##### Information shown #####

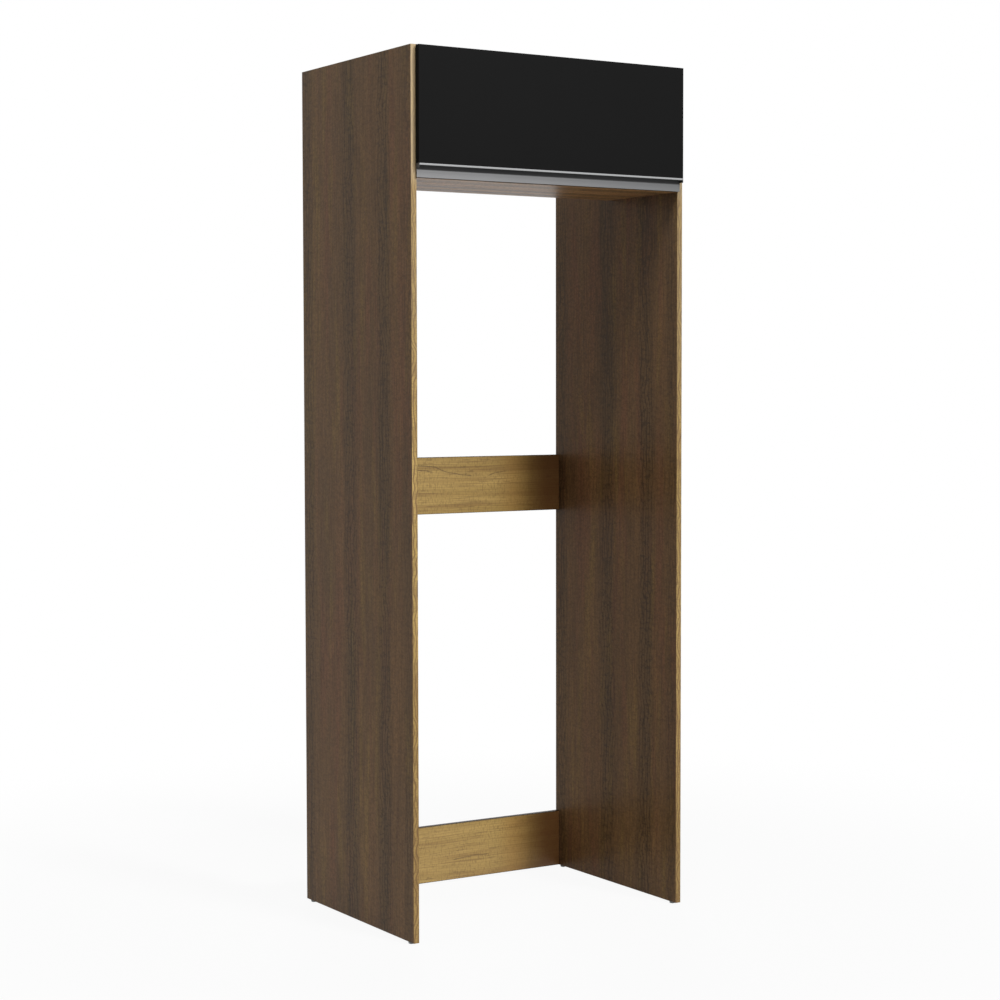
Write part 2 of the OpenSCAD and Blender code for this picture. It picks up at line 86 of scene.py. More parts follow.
class Wire:
    """A node tree, or one socket in it. Sums on sockets add the tree's own Math nodes."""

    def __init__(self, tree, socket=None):
        self.tree, self.socket = tree, socket

    def node(self, kind, settings={}, sockets={}, out=0):
        made = self.tree.nodes.new(kind)
        for name, value in settings.items():
            setattr(made, name, value)
        for name, value in sockets.items():
            if isinstance(value, Wire):
                self.tree.links.new(value.socket, made.inputs[name])
            else:
                made.inputs[name].default_value = value
        return Wire(self.tree, made.outputs[out] if made.outputs else None)

    def out(self, name):
        return Wire(self.tree, self.socket.node.outputs[name])

    def sum(self, operation, *values):
        return self.node("ShaderNodeMath", {"operation": operation}, dict(enumerate(values)))

    def __add__(self, other):
        return self.sum("ADD", self, other)

    def __radd__(self, other):
        return self.sum("ADD", other, self)

    def __sub__(self, other):
        return self.sum("SUBTRACT", self, other)

    def __rsub__(self, other):
        return self.sum("SUBTRACT", other, self)

    def __mul__(self, other):
        return self.sum("MULTIPLY", self, other)

    def __rmul__(self, other):
        return self.sum("MULTIPLY", other, self)

    def __truediv__(self, other):
        return self.sum("DIVIDE", self, other)

    def __abs__(self):
        return self.sum("ABSOLUTE", self)


def paint(red, green, blue):
    """A colour given as it looks on a screen, 0 to 255, as the shader wants it."""
    return tuple(c / 12.92 if c <= 0.04045 else ((c + 0.055) / 1.055) ** 2.4
                 for c in (red / 255, green / 255, blue / 255)) + (1.0,)


def places(t):
    """The three Object coordinates, in metres."""
    split = t.node("ShaderNodeSeparateXYZ", {}, {0: t.node("ShaderNodeTexCoord", out="Object")})
    return split, split.out("Y"), split.out("Z")


def speckle(t, x, y, z, detail=2.0, rough=0.5):
    """Smooth noise round 0.5 at a point whose coordinates are already in features."""
    point = t.node("ShaderNodeCombineXYZ", {}, {0: x, 1: y, 2: z})
    return t.node("ShaderNodeTexNoise", {},
                  {"Vector": point, "Scale": 1.0, "Detail": detail, "Roughness": rough})


def rise(t, value, low, high):
    """0 below low, 1 above high and smooth between them. It falls where low is above high."""
    flip = low > high
    return t.node("ShaderNodeMapRange", {"interpolation_type": "SMOOTHSTEP"},
                  {0: value, 1: min(low, high), 2: max(low, high), 3: float(flip), 4: 1.0 - flip})


def blended(t, share, first, second):
    return t.node("ShaderNodeMix", {"data_type": "RGBA"}, {0: share, 6: first, 7: second}, out=2)


def material(name, make):
    """A material from make(t), which gives its colour, roughness, relief and its depth, and plain values."""
    made = bpy.data.materials.new(name)
    made.use_nodes = True
    made.node_tree.nodes.clear()
    t = Wire(made.node_tree)
    colour, roughness, height, depth, plain = make(t)
    relief = t.node("ShaderNodeBump", {}, {"Strength": 1.0, "Distance": depth, "Height": height})
    shader = t.node("ShaderNodeBsdfPrincipled", {},
                    {"Base Color": colour, "Roughness": roughness, "Normal": relief, **plain})
    t.node("ShaderNodeOutputMaterial", {}, {"Surface": shader})
    return made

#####

Begin with the first line of the listing and copy exactly through the line that contains "self.tree, self.socket = tree, socket", please, keeping both ends and leaving out everything after.

▶ _Complete answer_:
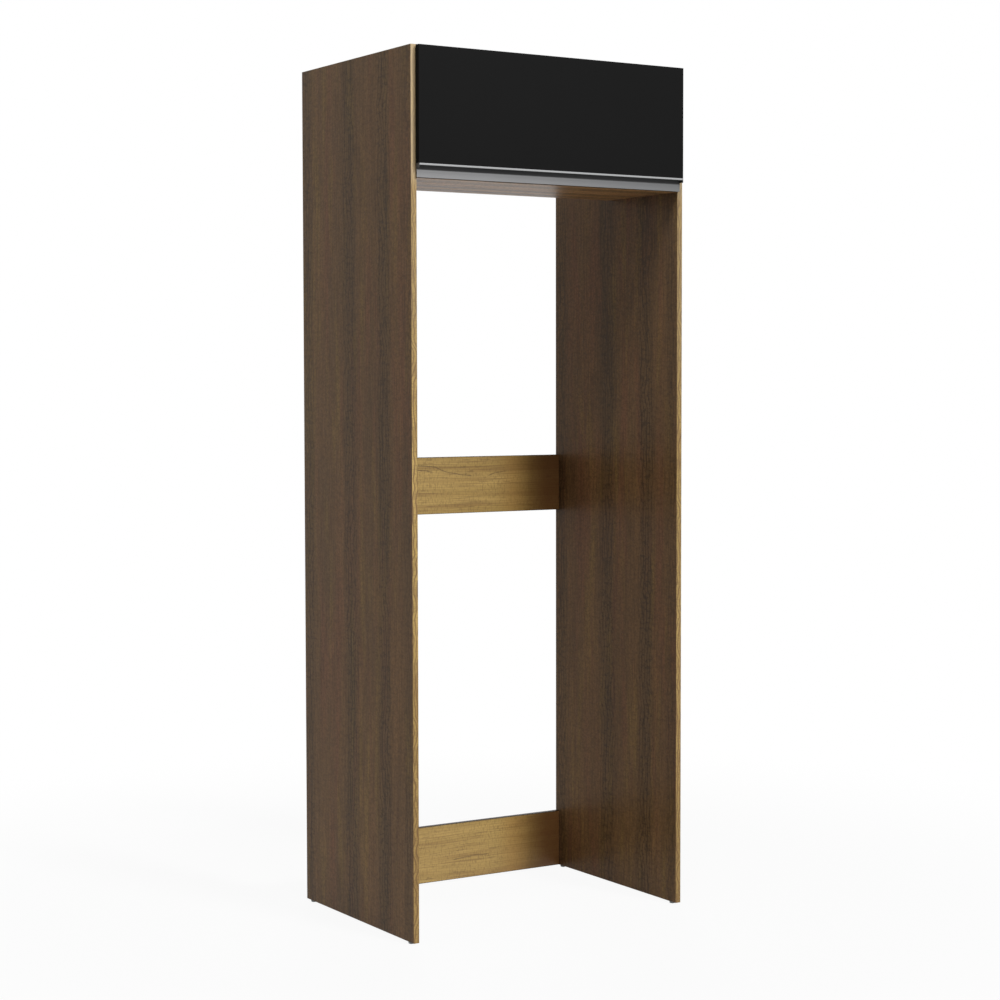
Write part 2 of the OpenSCAD and Blender code for this picture. It picks up at line 86 of scene.py. More parts follow.
class Wire:
    """A node tree, or one socket in it. Sums on sockets add the tree's own Math nodes."""

    def __init__(self, tree, socket=None):
        self.tree, self.socket = tree, socket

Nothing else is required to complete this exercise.